Second: "they paid into the system" is deliberate propaganda. We all "pay into the system". Dollars are fungible -- one marked "social security" on your paystub is no different form the one marked "federal income tax" any more than the electrons in your GPU are the same as the ones in the CPU. And we are entitled to the benefits of air traffic control, food safety, schools etc. And in practice the SSN money does work that way: how do you think it's "invested"? It buys government bonds.
It's a cumbersome fiction, with rich kabuki elements (I myself appreciate the wasteful "statements" that some idiotic congressman decided should be sent to every recipient). Claiming you paid for it so you were entitled to it was a clever idea.
This crazy system arrived because the model people had was private pensions; many people didn't or couldn't invest in them so the Roosevelt administration developed "a pension fund for everyone" in the face of stiff opposition. It was very similar to the difficulty of implementing Obamacare: the whole ludicrous infrastructure was designed to bring insurance companies into the system rather than sit beside them. So SS is much more efficient than Obamacare because the opposition wasn't as effective back in the early 1930s.
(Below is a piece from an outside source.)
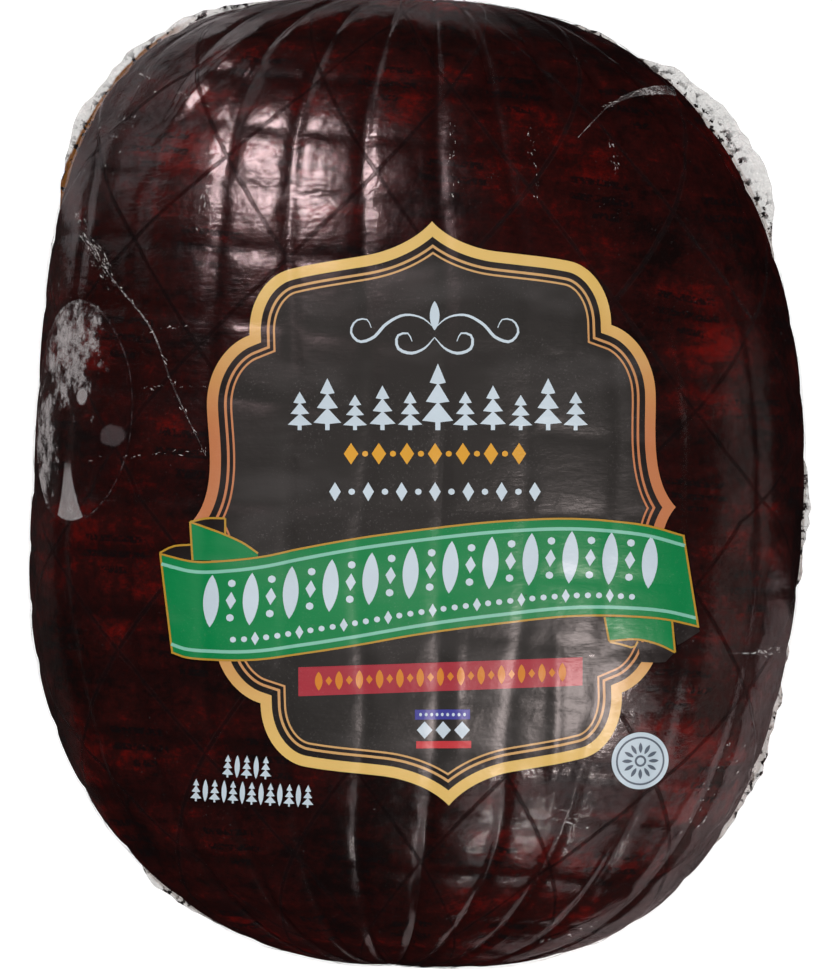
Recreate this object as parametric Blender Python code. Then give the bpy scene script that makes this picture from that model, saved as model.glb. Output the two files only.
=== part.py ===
"""A whole boneless ham, vacuum packed in a clear shrink bag, lying on its back with the label side up.

Frame: metres, +Z up, +Y towards the top of the label, origin under the middle of the pack's box.
The netting that the ham was cooked in has left a grid of shallow grooves. Its cords ran from end to
end (+Y to -Y) and its hoops ran round the girth, so the pack is a closed grid of the same kind: the
share of the way round the girth is u, and the share of the way from the -Y end to the +Y end is v.
"""
import math

import bpy
import numpy as np
from mathutils import Vector

MM = 0.001

# The outline seen from above: four quarters of superellipses, each with its own exponent.
LEFT_REACH = 99.4 * MM
RIGHT_REACH = 101.8 * MM
TOP_REACH = 132.5 * MM
FOOT_REACH = 119.3 * MM
OUTLINE_POWER = {"top_left": 3.25, "top_right": 2.41, "foot_left": 2.3, "foot_right": 2.54}
LEAN = math.radians(2.3)

# The girth section: a fuller dome over the widest level than under it.
WIDEST_LEVEL = 45.0 * MM
DOME_HEIGHT = 61.0 * MM
BELLY_DEPTH = 52.0 * MM
GIRTH_POWER = 2.35
MEAN_OUTLINE_POWER = 2.5
END_PROFILE_REACH = 80.0 * MM

# The netting's grooves, and the pillows of meat between them.
CORDS = 25
HOOPS = 20
STEPS_PER_CORD = 3
STEPS_PER_HOOP = 3
CORD_SHIFT = 0.18
GROOVE_DEPTH = 0.5 * MM
GROOVE_DEPTH_AT_ENDS = 2.6 * MM
GROOVE_HALF_WIDTH = 0.10
# How deep a hoop's groove is beside a cord's, at the pack's middle and at its ends.
HOOP_SHARE = 0.6
HOOP_SHARE_AT_ENDS = 0.12
PILLOW_RISE = 0.15 * MM
# The ribs of meat between the cords, full only where the cords gather at the ends.
RIB_RISE = 1.2 * MM
LUMP_HEIGHT = 0.9 * MM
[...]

This whole "you paid for it" scheme has other pathologies as well: the tax is regressive. The people who need it pay a higher proportion of their income than the people who don't. That's just cruel.
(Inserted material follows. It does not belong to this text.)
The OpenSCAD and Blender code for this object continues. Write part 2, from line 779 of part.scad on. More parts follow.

Imagine if you put money into your 401k, and then the government came along and decided that you didn't need that money so they just took it all away from you. Do you believe THAT would be OK?
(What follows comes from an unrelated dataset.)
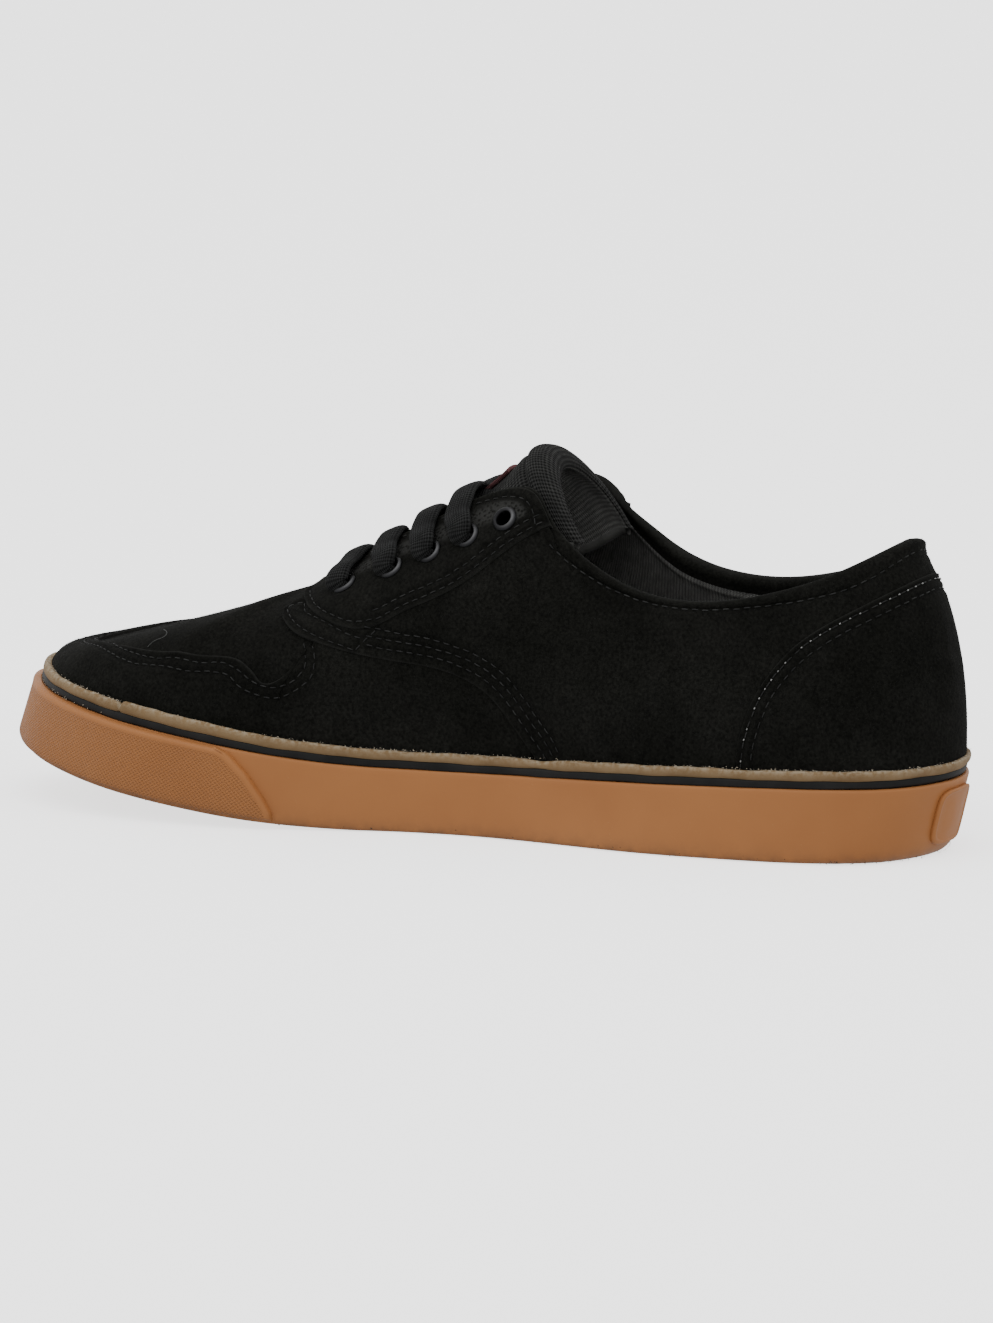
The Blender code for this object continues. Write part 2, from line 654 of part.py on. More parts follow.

Because if SS is a retirement system, that's effectively what the government would be doing.
I described why it was advertised that way and it is operated to resemble that, but that is not in fact how it operates.
In fact I do think it is ludicrous that the US government will pay me SS money when I get old, even through I certainly won't need it. But I am glad they will do so because people have a screwed up model of how things work, so if they have to pay a bunch of people who don't need it in order to make sure those who do need it get their money, well, it's worth the cost. But what a waste. How much better not pay Bill Gates an SS payment and give it to someone else who needs it more?
You should be more outraged that a huge chunk of your taxes is wasted on beating up random people in other countries rather than fixing the bridges or giving it to people who are suffering. You should be more outraged that you are told that ISIS is some sort of existential threat to the republic, which is of course absolute nonsense.
How about the fact that the US created and underwrites all the "conforming" mortgages (i.e. essentially all of them outside a few pockets like the Bay Area and Manhattan). Another program from the 1930s that is taken for granted today with a cover myth a private mortgage market.
Look, I'm no flat-earther, gold-standarder, or conspiracy theory loony. I am hugely in favor of SS payments, welfare, Obamacare, FDA, etc etc -- in fact I think they should be stronger. But if you read history and some of the original debates and documents from the Roosevelt administration it is clear they are good medicine wrapped in a sugar coating of fakery in propaganda in order to get them implemented.
No it isn't.
> The money you put into SS is used to pay the benefits of the people drawing on it today.
That doesn't make it a pyramid scheme.
It is not being set aside for me to use when I theoretically begin to draw Social Security in the future.
Because it is. What you're missing is what the word entitlement means. They paid into the system, they are entitled to get those checks, i.e. they have a right to it. Calling it an entitlement is not an insult.